Traveling waves & finite gap potentials for the Calogero-Sutherland Derivative nonlinear Schrödinger equation

Abstract: We consider the Calogero-Sutherland derivative nonlinear Schr\"odinger equation \begin{equation}\tag{CS} i\partial_tu+\partial_x^2u\,\pm\,\frac{2}{i}\,\partial_x\Pi(|u|^2)u=0\,,\qquad x\in\mathbb{T}\,, \end{equation} where $\Pi$ is the Szeg\H{o} projector $$\Pi\Big(\sum_{n\in \mathbb{Z}}\widehat{u}(n)\mathrm{e}^{inx}\Big)=\sum_{n\geq 0 }\widehat{u}(n)\mathrm{e}^{inx}\,.$$ First, we characterize the traveling wave $u_0(x-ct)$ solutions to the defocusing equation (CS$^-$), and prove for the focusing equation (CS$^+$), that all the traveling waves must be either the constant functions or plane waves or rational functions.

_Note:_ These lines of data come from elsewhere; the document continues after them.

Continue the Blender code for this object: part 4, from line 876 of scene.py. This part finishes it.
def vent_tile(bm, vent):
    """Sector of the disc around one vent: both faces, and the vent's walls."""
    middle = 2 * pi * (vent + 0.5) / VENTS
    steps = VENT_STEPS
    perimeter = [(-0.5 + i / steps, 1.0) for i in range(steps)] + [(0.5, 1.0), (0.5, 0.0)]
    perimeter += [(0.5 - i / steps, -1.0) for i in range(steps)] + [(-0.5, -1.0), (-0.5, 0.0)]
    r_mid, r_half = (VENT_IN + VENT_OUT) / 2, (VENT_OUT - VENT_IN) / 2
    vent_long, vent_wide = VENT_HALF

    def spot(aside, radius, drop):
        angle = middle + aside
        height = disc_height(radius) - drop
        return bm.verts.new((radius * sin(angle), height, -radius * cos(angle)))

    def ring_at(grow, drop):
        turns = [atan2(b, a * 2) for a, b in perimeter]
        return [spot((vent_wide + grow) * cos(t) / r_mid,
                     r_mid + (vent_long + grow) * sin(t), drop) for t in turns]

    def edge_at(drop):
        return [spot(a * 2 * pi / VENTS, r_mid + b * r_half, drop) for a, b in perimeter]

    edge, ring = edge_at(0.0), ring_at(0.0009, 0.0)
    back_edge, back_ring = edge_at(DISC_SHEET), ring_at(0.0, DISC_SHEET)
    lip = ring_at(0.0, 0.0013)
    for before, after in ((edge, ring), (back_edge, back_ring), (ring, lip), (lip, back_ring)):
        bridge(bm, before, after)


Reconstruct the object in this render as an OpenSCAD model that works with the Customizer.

A noteworthy observation is that the (CS)-equation is one of the fewest nonlinear PDE enjoying nontrivial traveling waves with arbitrary small and large $L^2$-norms. Second, we study the finite gap potentials, and show that they are also rational functions, containing the traveling waves, and they can be grouped into sets that remain invariant under the system's evolution.